The Vedas, also referred to as Vedantic philosophy, are the most ancient Hindu teachings known to man. They’re also the most authoritative. Created by Indian sages around 3000 B.C.E., the Vedas can be translated as “knowledge,” and you could say divine knowledge at that.

I’ve studied the Vedas in bits and pieces, typically via the teachings of fairly advanced (philosophically speaking) yoga teachers. I’ve also read excerpts from the Upanishads and listened to podcasts by Vedic scholars; however, the Vedas will always hold its mysteries that I'll enjoy a lifetime of discovering. In this article, though, I’ll aim to further explore just what the Vedas are and what they can teach us as students of yoga.

Four Books

Comprised of four different books, the four Vedas are known as the "Rig Veda," the "Yajur Veda," the "Sama Veda," and the "Atharva Veda." There are also different sections in the Vedas, which are called: Samhita, Brahman, and Aranyaka (i.e. the Upanishads).

There is one central theme in all of these, which is the idea that humans are not separate from universal consciousness. We don’t really operate as individuals when all is said and done. Rather, we are part of a greater whole. And the greater whole is a part of us.

Rig Veda

Written in Sanskrit, arguably the world’s most ancient language, the literature found in each of the four Vedas contains a wealth of cosmological wisdom, which has the potential to enlighten us in regards to our understanding of the Cosmos and our place in it. The "Rig Veda" is the oldest and often considered to be the most important one. One thousand hymns dedicated to all of the Hindu gods and goddesses are found within the "Rig Veda."

Yajur Veda

The "Yajur Veda" serves as a kind of teacher’s manual for priests, consisting of instructions regarding ceremonies and rituals. The "Yajur Veda" has often been likened to the Egyptian "Book of the Dead."

“Veda means knowledge and the Vedas are really an ocean of knowledge.”

— "Yajur Veda"

Sama Veda

The "Sama Veda" is basically the words of the "Rig Veda" put to music. As such, it is not just read or recited, but sung. Containing about 1,900 verses, almost all of them are taken from the "Rig Veda."

Atharva Veda

In the "Atharva Veda," we see charms, spells and incantations. It’s believed to show us what life was like during the time the Vedas came into existence. There are also profound philosophical quotes like this one:

“All are equal in birth and death. Differences arise only during the interval. The emperor and the beggar are both born naked; they sleep equally silently…”

(For more quotes, try 11 Beautiful, Inspirational Quotes From Yoga Scripture.)

What the Vedas Teach Us

The Vedas teach us that there is a dual reality: one is material and the other is non-material. We can look to the heavens and see a non-material sky filled with material, celestial beings: planets, stars, etc. And while this non-material reality remains beyond ordinary perception, many scholars throughout the ages recognize the Vedic knowledge of the material reality as extraordinary.

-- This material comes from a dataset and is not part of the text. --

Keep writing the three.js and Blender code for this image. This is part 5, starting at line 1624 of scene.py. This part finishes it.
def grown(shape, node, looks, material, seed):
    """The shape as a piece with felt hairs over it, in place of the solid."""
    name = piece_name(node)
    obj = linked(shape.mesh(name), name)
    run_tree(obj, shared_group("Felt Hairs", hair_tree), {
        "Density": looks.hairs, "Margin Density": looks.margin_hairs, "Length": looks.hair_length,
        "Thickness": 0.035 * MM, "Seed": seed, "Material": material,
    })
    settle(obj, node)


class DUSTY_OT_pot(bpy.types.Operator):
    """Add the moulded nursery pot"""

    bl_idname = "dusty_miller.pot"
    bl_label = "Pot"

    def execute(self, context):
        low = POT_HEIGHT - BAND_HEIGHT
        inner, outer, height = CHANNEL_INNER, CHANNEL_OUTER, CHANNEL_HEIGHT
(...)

And according to Swami Vivekananda,

“The Vedas teach that the soul is divine, only held in the bondage of matter; perfection will be reached when this bond will burst; and the word they use for it is, therefore, Mukti—freedom from the bonds of imperfection, freedom from death and misery.”

The Cosmic Dance

According to the Vedas, a continual dance of cosmological creation, sustenance and destruction is at the heart of all existence and natural phenomenon. The Cosmos undergoes an infinite number of deaths and rebirths. This is what the Vedas teach us. They also teach us that the Cosmos is made of prakriti — the elemental stuff of matter and mind. There’s earth, water, air, fire, ether, intelligence and ego.

Atman and Brahman

The Vedas also introduce us to the concept of Atman and Brahman. Atman is the individual, innermost Self of every living being. Its universal counterpart is known as Brahman. Brahman causes prakriti to exist. In fact, it is thought that before the Cosmos existed, all was dark. Then, Brahman (Hinduism's creator god) engaged in meditation and was empowered to create the universe.

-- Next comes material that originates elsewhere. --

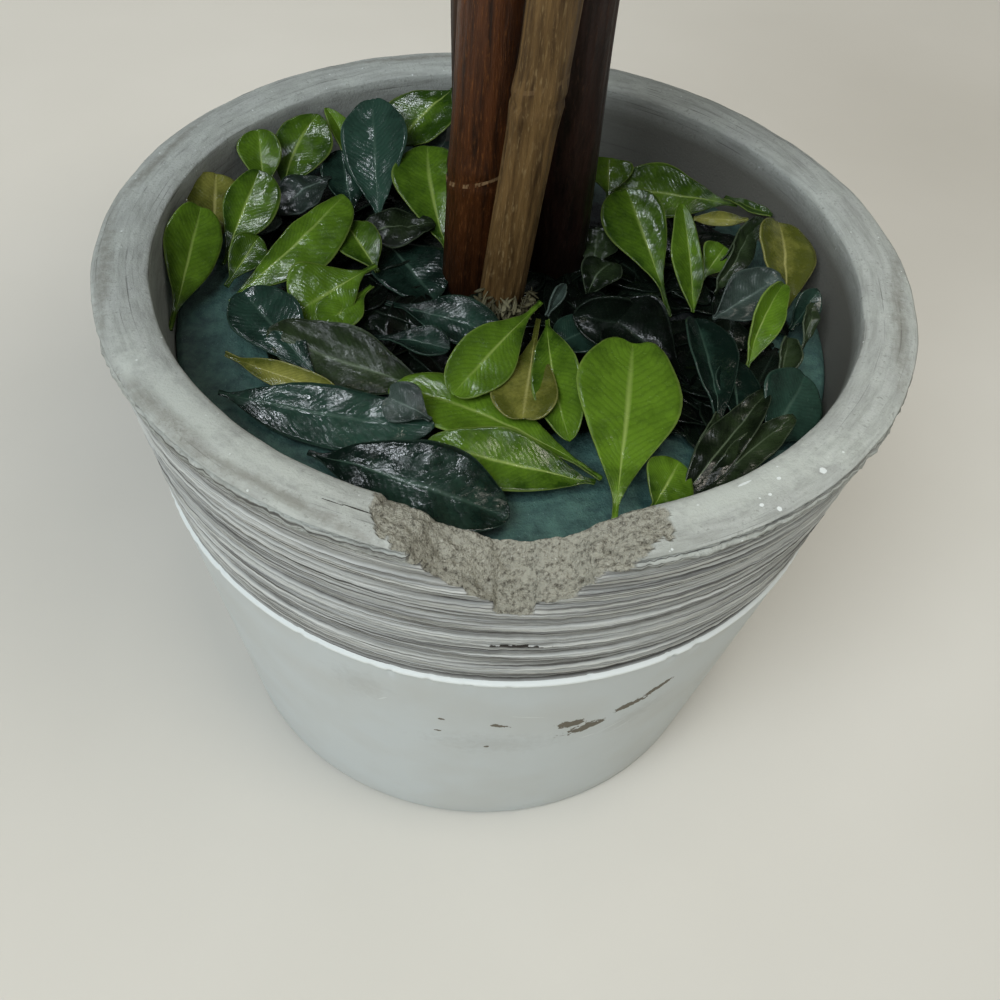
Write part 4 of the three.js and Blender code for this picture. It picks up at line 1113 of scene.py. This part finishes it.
world = bpy.context.scene.world or bpy.data.worlds.new("room")
bpy.context.scene.world = world
world.use_nodes = True
fill_inputs(world.node_tree, world.node_tree.nodes["Background"],
            {"Color": linear("#e9e8e4"), "Strength": 0.4})
world.cycles_visibility.glossy = False


def add_light(name, place, target, size, watts, colour, soft=True, glints=True):
    """A square light that looks at a point. It can give only soft light, or only glints."""
    lamp = bpy.data.lights.new(name, "AREA")
    lamp.size = size
    lamp.energy = watts
    lamp.color = linear(colour)[:3]
    light = bpy.data.objects.new(name, lamp)
    light.location = place
    light.visible_glossy = glints
    light.visible_diffuse = soft
    light.rotation_euler = (Vector(target) - Vector(place)).to_track_quat("-Z", "Y").to_euler()
    bpy.context.scene.collection.objects.link(light)


add_light("window", (-0.8, -1.3, 1.8), (0, 0, 0.12), 1.2, 40, "#ebf4ff", glints=False)
for name, place in (("pane_front", (-0.5, -1.5, 1.9)), ("pane_left", (-1.3, -0.6, 1.9)),
                    ("pane_right", (1, -0.9, 1.9)), ("pane_back", (-0.7, 0.6, 2))):
    add_light(name, place, (0, 0, 0.1), 0.16, 7, "#f1f7ff", soft=False)
add_light("ceiling", (0.2, -0.3, 2.1), (0, 0, 0.1), 0.5, 17, "#fff6ea")

ahead = Vector((math.sin(VIEW_YAW) * math.cos(VIEW_PITCH), math.cos(VIEW_YAW) * math.cos(VIEW_PITCH),
                -math.sin(VIEW_PITCH)))
right = Vector((math.cos(VIEW_YAW), -math.sin(VIEW_YAW), 0))
over = right.cross(ahead)
tilted_right = math.cos(VIEW_ROLL) * right + math.sin(VIEW_ROLL) * over
tilted_over = math.cos(VIEW_ROLL) * over - math.sin(VIEW_ROLL) * right
lens = bpy.data.cameras.new("view")
lens.lens = VIEW_LENS
lens.sensor_width = 36
lens.clip_start = 0.005
camera = bpy.data.objects.new("view", lens)
axes = Matrix((tilted_right, tilted_over, -ahead)).transposed().to_4x4()
camera.matrix_world = Matrix.Translation(VIEW_PLACE) @ axes
bpy.context.scene.collection.objects.link(camera)
bpy.context.scene.camera = camera
bpy.context.scene.view_settings.view_transform = "Standard"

(Here's why you should get to Know Your Atman (Self).)

The Lokas

According to Vedic cosmology, the universe is made up of 14 vertical planetary systems called lokas. Each loka resembles a galaxy, and is made up of planets, stars and other celestial beings. The planetary system on the very top is where Brahman lives. Directly under Brahman, on another loka, is where the ascetics live. This is the ideal place where they practice yoga and meditation in a lush, serene environment. The ascetics return to the non-material world after living their lifetime here, on this loka.

Keep an Open Mind and Study Continually

For the Western mind, Vedantic philosophy can be challenging to understand. However, the more you open your mind to another world of thought, the easier it will be to really get the Vedic teachings. Every time you practice yoga, or chant a mantra in japa meditation, you’re also tapping into the ancient wisdom of the Vedas.

If you wish to learn more about the Vedas, consider buying a book about them. Do a little bit of study each night. Keep meditating. Challenge any limiting beliefs you might have. And perform your sadhana every, single day. With time, you’ll come to experience the essence of what the Vedas are teaching us: You are not separate from the whole. You are here, there and everywhere, because you are a part of the unified field of Reality — of Pure Consciousness.